Joint care for dogs

 Helping our four legged friends keep mobile

The older a dog, the more likely they are to develop an issue with their bones and joints and studies have shown a high incidence of chronic osteoarthritis in our senior pets. Whether or not your dog will be affected is influenced by a number of factors including their lifestyle, weight and genetics; with breeds such as the Labrador, German Shepherd and Bulldog being over-represented.

While some degree of joint disease may be inevitable in many of our four-legged friends, there are a number of things that we can do to slow the onset of this and to help them live as normal a life as possible.

 


Springer Spaniel with Joint Care food

 

1) Feeding a diet formulated for joint health is one of the simplest and most effective ways to support our dogs’ skeletons as they age.

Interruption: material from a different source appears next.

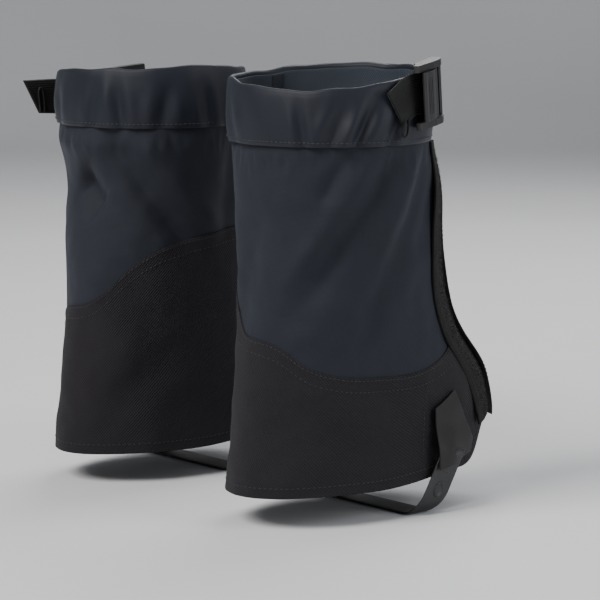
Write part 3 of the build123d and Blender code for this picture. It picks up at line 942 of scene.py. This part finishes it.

Pooch & Mutt’s Joint Care Diet contains ingredients such as salmon, green lipped mussel and linseed which provide Omega 3 fatty acids, essential for increasing local blood supply and reducing inflammation and stiffness. On top of this, it is a source of Glucosamine and Chondroitin, which can help prevent cartilage breakdown.

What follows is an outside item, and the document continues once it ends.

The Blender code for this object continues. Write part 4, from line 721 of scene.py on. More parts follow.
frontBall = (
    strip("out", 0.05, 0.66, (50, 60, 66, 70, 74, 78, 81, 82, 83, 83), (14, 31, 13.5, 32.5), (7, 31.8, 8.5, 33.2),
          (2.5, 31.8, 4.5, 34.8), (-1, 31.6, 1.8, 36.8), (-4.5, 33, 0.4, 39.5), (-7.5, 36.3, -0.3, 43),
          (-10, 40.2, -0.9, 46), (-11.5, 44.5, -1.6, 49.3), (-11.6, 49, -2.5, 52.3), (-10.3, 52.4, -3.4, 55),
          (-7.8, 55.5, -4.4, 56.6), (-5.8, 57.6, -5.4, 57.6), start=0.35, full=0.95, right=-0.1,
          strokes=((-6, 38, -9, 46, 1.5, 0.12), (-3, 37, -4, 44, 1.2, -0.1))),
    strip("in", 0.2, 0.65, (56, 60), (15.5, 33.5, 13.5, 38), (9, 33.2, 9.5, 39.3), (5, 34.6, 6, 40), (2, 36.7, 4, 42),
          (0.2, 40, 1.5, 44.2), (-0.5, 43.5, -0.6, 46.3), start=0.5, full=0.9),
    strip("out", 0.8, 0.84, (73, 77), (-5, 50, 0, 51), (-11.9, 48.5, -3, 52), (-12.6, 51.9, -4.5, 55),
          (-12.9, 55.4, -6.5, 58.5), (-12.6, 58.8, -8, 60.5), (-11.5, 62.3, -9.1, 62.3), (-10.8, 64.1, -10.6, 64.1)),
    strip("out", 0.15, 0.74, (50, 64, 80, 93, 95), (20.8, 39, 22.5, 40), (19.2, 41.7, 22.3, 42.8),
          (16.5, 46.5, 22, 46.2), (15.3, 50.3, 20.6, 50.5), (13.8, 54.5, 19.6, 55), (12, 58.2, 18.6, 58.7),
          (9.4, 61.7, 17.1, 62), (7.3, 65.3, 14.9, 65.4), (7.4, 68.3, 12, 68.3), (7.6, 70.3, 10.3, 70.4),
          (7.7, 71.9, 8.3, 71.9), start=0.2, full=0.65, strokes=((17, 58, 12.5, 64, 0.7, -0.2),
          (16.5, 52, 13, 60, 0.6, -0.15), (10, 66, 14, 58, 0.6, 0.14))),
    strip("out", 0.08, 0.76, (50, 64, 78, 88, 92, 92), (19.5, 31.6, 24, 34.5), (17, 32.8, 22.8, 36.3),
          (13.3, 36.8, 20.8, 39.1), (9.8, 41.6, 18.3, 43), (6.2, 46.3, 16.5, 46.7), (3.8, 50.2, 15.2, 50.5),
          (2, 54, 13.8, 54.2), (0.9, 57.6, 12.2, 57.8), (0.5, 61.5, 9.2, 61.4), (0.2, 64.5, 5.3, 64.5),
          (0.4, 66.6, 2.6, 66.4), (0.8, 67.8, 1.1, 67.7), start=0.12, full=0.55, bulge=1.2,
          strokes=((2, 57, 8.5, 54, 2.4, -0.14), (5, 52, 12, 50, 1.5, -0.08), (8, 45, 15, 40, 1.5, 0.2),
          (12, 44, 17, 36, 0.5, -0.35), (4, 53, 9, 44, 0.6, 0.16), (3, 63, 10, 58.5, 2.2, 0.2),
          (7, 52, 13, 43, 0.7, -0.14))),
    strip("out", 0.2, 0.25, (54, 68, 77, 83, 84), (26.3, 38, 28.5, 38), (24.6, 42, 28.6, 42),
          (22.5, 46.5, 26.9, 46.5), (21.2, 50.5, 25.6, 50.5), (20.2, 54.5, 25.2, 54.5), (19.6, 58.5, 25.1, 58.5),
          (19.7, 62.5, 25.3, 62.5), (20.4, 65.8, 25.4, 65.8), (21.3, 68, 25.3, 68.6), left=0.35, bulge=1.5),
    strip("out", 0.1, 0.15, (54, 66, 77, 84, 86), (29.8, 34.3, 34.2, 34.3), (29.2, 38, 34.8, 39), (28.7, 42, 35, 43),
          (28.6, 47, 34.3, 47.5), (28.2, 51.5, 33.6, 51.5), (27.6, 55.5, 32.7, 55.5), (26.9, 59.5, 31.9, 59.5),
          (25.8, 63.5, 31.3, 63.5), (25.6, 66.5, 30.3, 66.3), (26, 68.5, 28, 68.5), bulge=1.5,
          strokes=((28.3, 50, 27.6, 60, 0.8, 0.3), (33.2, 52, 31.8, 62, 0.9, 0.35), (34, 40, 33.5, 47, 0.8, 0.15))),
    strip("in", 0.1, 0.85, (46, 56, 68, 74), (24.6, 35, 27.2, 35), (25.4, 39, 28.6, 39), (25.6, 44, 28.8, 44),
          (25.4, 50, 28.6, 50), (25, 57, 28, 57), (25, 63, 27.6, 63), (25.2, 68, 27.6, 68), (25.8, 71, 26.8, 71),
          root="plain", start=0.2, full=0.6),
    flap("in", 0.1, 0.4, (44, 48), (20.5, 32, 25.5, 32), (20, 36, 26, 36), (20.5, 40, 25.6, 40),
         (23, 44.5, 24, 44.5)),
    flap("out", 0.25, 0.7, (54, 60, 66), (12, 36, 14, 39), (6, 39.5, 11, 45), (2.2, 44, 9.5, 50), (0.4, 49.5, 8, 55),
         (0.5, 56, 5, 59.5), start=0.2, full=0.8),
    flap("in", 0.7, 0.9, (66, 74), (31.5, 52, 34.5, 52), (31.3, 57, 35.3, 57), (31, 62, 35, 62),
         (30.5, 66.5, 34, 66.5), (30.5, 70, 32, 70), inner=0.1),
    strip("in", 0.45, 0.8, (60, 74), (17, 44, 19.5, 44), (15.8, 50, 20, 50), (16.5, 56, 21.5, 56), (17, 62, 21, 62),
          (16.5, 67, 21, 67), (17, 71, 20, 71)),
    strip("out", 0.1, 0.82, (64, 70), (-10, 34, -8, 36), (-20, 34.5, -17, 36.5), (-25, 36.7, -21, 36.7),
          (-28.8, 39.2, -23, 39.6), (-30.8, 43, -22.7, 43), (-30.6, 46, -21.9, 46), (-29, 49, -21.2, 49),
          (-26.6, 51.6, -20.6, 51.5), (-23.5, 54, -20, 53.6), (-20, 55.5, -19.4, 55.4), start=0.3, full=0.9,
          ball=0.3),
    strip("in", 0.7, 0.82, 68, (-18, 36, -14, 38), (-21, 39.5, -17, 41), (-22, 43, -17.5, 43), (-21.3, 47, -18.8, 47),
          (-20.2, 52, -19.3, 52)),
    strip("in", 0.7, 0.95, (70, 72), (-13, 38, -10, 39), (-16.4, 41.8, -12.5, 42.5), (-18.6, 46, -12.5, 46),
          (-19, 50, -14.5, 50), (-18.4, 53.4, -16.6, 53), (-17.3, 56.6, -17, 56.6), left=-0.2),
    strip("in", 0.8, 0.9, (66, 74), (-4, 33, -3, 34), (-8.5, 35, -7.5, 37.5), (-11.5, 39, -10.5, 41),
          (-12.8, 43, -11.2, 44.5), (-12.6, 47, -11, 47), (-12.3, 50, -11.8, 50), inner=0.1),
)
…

2) Providing natural joint supplements is a great option for many and they can be easily added to any diet. Pooch & Mutt’s ‘Mobile Bones are a tasty supplement with a whopping 16 active ingredients that promote joint health, including Selenium, which may enable healthy cartilage development.

3) Avoiding obesity is critical when it comes to good mobility as carrying extra weight will exacerbate any underlying skeletal issue. Owners should be familiar with the ‘Body Condition Score’ and ensure their pet remains in the healthy range, particularly during their senior years. As a dog’s metabolism can slow as they get older and many will become less active, it can be sensible to change them on to a senior diet and to tailor their calories rather than feeding them the same amount they have been given since they were one year old.

4) Consistency is key when it comes to exercise. While it’s important to not overdo it and tire our dogs out to the point that they are aching the next day, it is beneficial to get them out and about each day to keep them active and mobile. We want to avoid being ‘weekend warriors’ whereby we bring Rex on a 10 mile hike on the weekend but only for a quick trot around the block during the week, as this can be hard for the body of an older dog to tolerate.

5) Adjunctive therapies such as acupuncture, massage and hydrotherapy play a huge role when it comes to supporting joints and minimising pain. Some insurance companies will even cover the cost of these beneficial procedures.

6) There is very often a place for medications such as pain relief and anti-inflammatories when it comes to a joint disease treatment plan and, rather than being wary of them, we should embrace the clear improvements many dogs will show once started on the medicine. There can be a fear of side effects but nowadays, most medications are extremely well tolerated over long periods of time and their benefits generally outweigh the risks associated with them.